### What this task involves:
Reproduce every entry exactly, without alteration.

Rows from a 3D modeling dataset

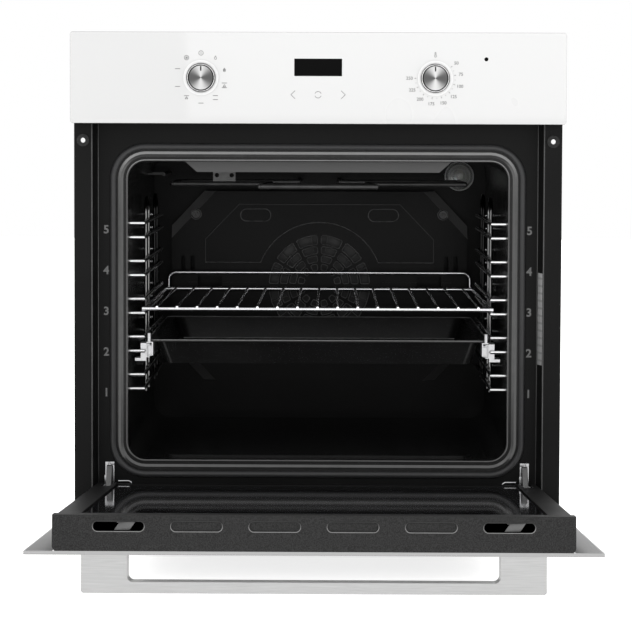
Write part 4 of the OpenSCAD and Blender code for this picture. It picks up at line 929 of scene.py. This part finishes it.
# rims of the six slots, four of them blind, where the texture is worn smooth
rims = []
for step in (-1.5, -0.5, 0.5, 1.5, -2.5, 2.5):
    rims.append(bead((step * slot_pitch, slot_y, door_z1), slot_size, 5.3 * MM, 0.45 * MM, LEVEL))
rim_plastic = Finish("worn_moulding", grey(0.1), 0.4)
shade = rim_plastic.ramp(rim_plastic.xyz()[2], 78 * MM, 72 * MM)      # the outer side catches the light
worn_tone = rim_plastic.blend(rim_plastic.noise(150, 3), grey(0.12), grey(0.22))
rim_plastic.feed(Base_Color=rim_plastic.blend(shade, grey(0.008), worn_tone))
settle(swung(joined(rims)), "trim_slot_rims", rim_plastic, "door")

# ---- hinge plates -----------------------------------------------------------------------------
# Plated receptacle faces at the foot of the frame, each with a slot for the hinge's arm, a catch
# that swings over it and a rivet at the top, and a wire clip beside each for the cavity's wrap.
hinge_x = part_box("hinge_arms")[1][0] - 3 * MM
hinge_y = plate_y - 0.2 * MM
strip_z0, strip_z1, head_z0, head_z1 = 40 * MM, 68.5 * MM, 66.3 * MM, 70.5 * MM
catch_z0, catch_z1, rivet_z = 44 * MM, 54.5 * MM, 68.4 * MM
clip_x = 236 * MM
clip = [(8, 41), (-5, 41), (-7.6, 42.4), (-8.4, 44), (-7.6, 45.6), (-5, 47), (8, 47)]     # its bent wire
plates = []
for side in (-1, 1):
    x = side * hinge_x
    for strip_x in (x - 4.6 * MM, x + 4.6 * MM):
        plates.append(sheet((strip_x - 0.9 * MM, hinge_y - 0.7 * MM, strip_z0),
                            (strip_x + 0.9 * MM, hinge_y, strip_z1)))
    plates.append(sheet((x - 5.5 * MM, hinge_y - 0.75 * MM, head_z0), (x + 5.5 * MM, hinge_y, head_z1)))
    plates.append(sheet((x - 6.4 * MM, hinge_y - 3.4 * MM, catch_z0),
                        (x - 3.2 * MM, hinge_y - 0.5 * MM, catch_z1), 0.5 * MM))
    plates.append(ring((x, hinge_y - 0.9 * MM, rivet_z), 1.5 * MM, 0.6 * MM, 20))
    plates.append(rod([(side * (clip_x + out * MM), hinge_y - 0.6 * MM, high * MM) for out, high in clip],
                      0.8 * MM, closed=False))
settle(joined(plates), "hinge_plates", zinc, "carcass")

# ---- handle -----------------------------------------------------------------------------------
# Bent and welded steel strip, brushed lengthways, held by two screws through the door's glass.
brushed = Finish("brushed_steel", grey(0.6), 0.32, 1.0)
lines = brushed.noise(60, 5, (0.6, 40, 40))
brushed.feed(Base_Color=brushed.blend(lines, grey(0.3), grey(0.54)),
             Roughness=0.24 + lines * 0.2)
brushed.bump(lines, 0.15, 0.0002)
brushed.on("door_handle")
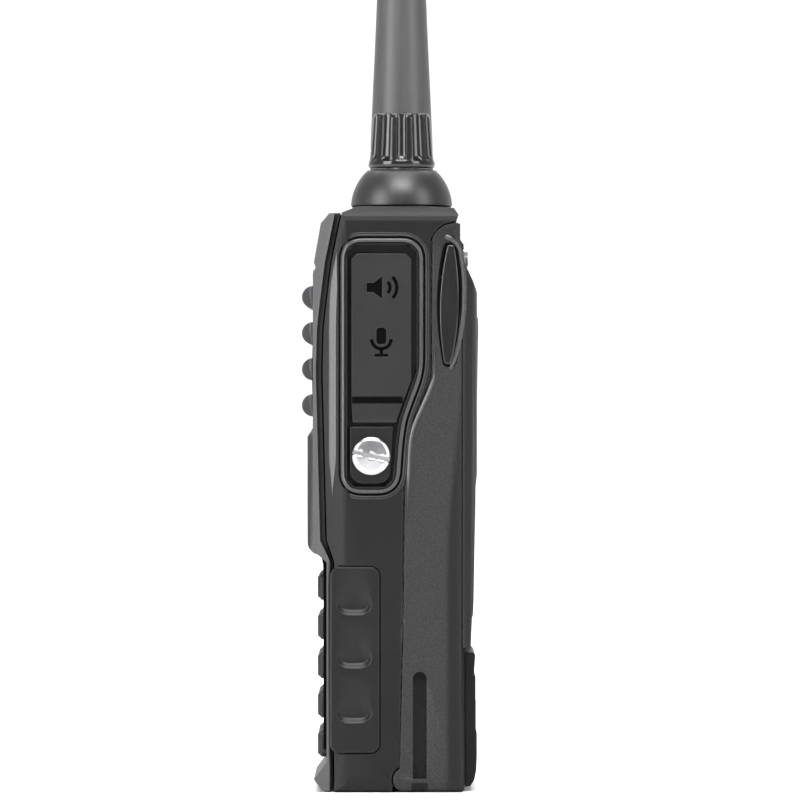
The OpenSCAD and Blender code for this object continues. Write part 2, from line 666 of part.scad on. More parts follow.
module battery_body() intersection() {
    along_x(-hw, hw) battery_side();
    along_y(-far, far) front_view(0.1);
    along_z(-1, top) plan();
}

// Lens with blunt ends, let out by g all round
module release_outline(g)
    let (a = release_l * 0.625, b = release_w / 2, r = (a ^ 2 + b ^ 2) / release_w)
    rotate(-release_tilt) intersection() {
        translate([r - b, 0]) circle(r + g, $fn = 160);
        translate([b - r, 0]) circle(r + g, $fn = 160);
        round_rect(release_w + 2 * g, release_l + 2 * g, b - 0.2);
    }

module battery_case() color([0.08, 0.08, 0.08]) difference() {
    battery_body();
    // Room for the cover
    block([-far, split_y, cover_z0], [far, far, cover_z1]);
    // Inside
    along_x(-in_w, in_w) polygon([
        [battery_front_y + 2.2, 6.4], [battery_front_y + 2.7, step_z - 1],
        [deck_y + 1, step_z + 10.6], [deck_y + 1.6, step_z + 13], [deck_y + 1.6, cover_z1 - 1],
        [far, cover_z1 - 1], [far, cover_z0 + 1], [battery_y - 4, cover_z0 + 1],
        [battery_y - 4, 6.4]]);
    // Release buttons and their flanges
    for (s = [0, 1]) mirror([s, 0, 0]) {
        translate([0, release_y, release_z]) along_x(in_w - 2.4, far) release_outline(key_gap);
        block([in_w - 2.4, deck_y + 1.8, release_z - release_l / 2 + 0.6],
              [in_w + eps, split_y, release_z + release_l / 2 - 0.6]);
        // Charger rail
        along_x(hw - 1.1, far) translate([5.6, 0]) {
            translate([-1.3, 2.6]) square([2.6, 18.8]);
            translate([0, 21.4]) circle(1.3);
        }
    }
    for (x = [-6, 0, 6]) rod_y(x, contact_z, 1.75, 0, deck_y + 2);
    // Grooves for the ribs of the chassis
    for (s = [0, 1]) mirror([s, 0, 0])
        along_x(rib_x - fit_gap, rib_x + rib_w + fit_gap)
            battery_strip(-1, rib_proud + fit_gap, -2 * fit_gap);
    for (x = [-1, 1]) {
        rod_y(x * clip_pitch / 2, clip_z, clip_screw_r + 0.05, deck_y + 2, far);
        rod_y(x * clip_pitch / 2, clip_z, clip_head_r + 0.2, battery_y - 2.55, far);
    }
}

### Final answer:
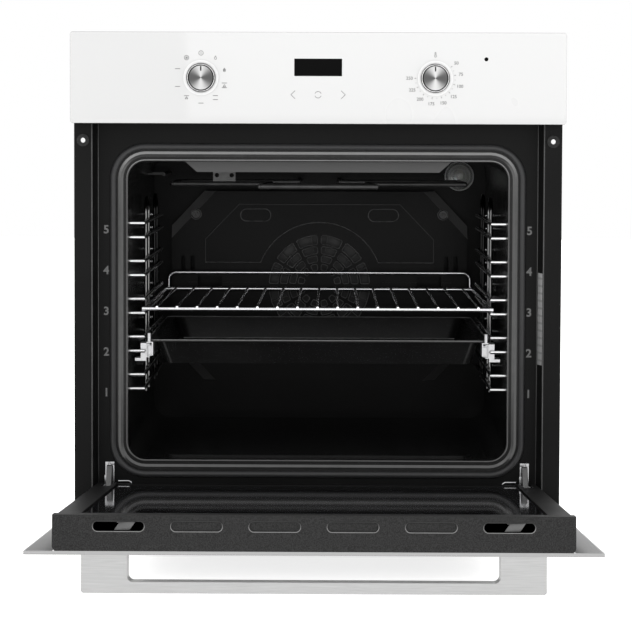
Write part 4 of the OpenSCAD and Blender code for this picture. It picks up at line 929 of scene.py. This part finishes it.
# rims of the six slots, four of them blind, where the texture is worn smooth
rims = []
for step in (-1.5, -0.5, 0.5, 1.5, -2.5, 2.5):
    rims.append(bead((step * slot_pitch, slot_y, door_z1), slot_size, 5.3 * MM, 0.45 * MM, LEVEL))
rim_plastic = Finish("worn_moulding", grey(0.1), 0.4)
shade = rim_plastic.ramp(rim_plastic.xyz()[2], 78 * MM, 72 * MM)      # the outer side catches the light
worn_tone = rim_plastic.blend(rim_plastic.noise(150, 3), grey(0.12), grey(0.22))
rim_plastic.feed(Base_Color=rim_plastic.blend(shade, grey(0.008), worn_tone))
settle(swung(joined(rims)), "trim_slot_rims", rim_plastic, "door")

# ---- hinge plates -----------------------------------------------------------------------------
# Plated receptacle faces at the foot of the frame, each with a slot for the hinge's arm, a catch
# that swings over it and a rivet at the top, and a wire clip beside each for the cavity's wrap.
hinge_x = part_box("hinge_arms")[1][0] - 3 * MM
hinge_y = plate_y - 0.2 * MM
strip_z0, strip_z1, head_z0, head_z1 = 40 * MM, 68.5 * MM, 66.3 * MM, 70.5 * MM
catch_z0, catch_z1, rivet_z = 44 * MM, 54.5 * MM, 68.4 * MM
clip_x = 236 * MM
clip = [(8, 41), (-5, 41), (-7.6, 42.4), (-8.4, 44), (-7.6, 45.6), (-5, 47), (8, 47)]     # its bent wire
plates = []
for side in (-1, 1):
    x = side * hinge_x
    for strip_x in (x - 4.6 * MM, x + 4.6 * MM):
        plates.append(sheet((strip_x - 0.9 * MM, hinge_y - 0.7 * MM, strip_z0),
                            (strip_x + 0.9 * MM, hinge_y, strip_z1)))
    plates.append(sheet((x - 5.5 * MM, hinge_y - 0.75 * MM, head_z0), (x + 5.5 * MM, hinge_y, head_z1)))
    plates.append(sheet((x - 6.4 * MM, hinge_y - 3.4 * MM, catch_z0),
                        (x - 3.2 * MM, hinge_y - 0.5 * MM, catch_z1), 0.5 * MM))
    plates.append(ring((x, hinge_y - 0.9 * MM, rivet_z), 1.5 * MM, 0.6 * MM, 20))
    plates.append(rod([(side * (clip_x + out * MM), hinge_y - 0.6 * MM, high * MM) for out, high in clip],
                      0.8 * MM, closed=False))
settle(joined(plates), "hinge_plates", zinc, "carcass")

# ---- handle -----------------------------------------------------------------------------------
# Bent and welded steel strip, brushed lengthways, held by two screws through the door's glass.
brushed = Finish("brushed_steel", grey(0.6), 0.32, 1.0)
lines = brushed.noise(60, 5, (0.6, 40, 40))
brushed.feed(Base_Color=brushed.blend(lines, grey(0.3), grey(0.54)),
             Roughness=0.24 + lines * 0.2)
brushed.bump(lines, 0.15, 0.0002)
brushed.on("door_handle")
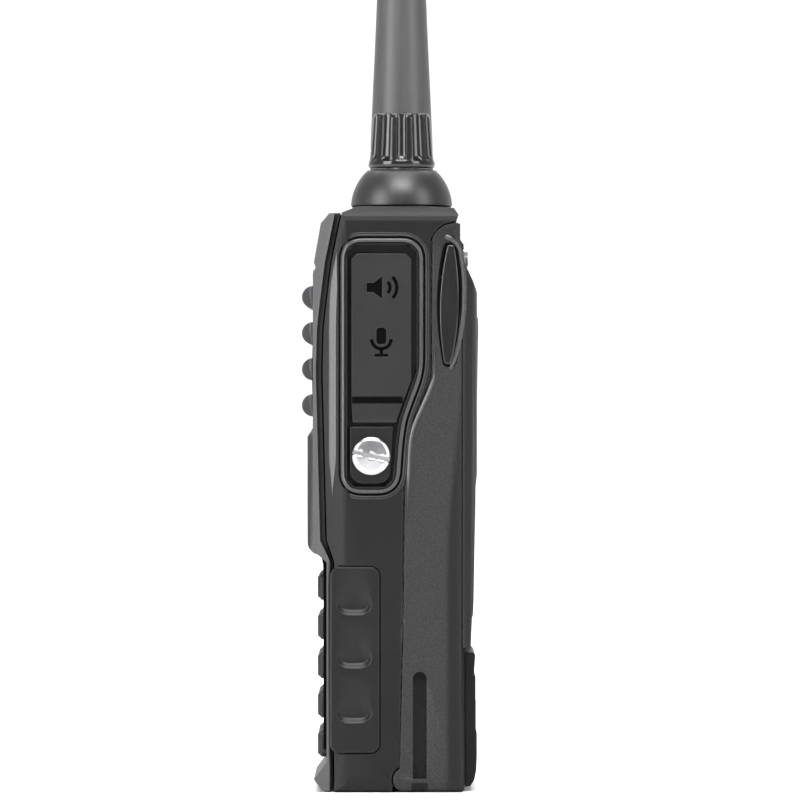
The OpenSCAD and Blender code for this object continues. Write part 2, from line 666 of part.scad on. More parts follow.
module battery_body() intersection() {
    along_x(-hw, hw) battery_side();
    along_y(-far, far) front_view(0.1);
    along_z(-1, top) plan();
}

// Lens with blunt ends, let out by g all round
module release_outline(g)
    let (a = release_l * 0.625, b = release_w / 2, r = (a ^ 2 + b ^ 2) / release_w)
    rotate(-release_tilt) intersection() {
        translate([r - b, 0]) circle(r + g, $fn = 160);
        translate([b - r, 0]) circle(r + g, $fn = 160);
        round_rect(release_w + 2 * g, release_l + 2 * g, b - 0.2);
    }

module battery_case() color([0.08, 0.08, 0.08]) difference() {
    battery_body();
    // Room for the cover
    block([-far, split_y, cover_z0], [far, far, cover_z1]);
    // Inside
    along_x(-in_w, in_w) polygon([
        [battery_front_y + 2.2, 6.4], [battery_front_y + 2.7, step_z - 1],
        [deck_y + 1, step_z + 10.6], [deck_y + 1.6, step_z + 13], [deck_y + 1.6, cover_z1 - 1],
        [far, cover_z1 - 1], [far, cover_z0 + 1], [battery_y - 4, cover_z0 + 1],
        [battery_y - 4, 6.4]]);
    // Release buttons and their flanges
    for (s = [0, 1]) mirror([s, 0, 0]) {
        translate([0, release_y, release_z]) along_x(in_w - 2.4, far) release_outline(key_gap);
        block([in_w - 2.4, deck_y + 1.8, release_z - release_l / 2 + 0.6],
              [in_w + eps, split_y, release_z + release_l / 2 - 0.6]);
        // Charger rail
        along_x(hw - 1.1, far) translate([5.6, 0]) {
            translate([-1.3, 2.6]) square([2.6, 18.8]);
            translate([0, 21.4]) circle(1.3);
        }
    }
    for (x = [-6, 0, 6]) rod_y(x, contact_z, 1.75, 0, deck_y + 2);
    // Grooves for the ribs of the chassis
    for (s = [0, 1]) mirror([s, 0, 0])
        along_x(rib_x - fit_gap, rib_x + rib_w + fit_gap)
            battery_strip(-1, rib_proud + fit_gap, -2 * fit_gap);
    for (x = [-1, 1]) {
        rod_y(x * clip_pitch / 2, clip_z, clip_screw_r + 0.05, deck_y + 2, far);
        rod_y(x * clip_pitch / 2, clip_z, clip_head_r + 0.2, battery_y - 2.55, far);
    }
}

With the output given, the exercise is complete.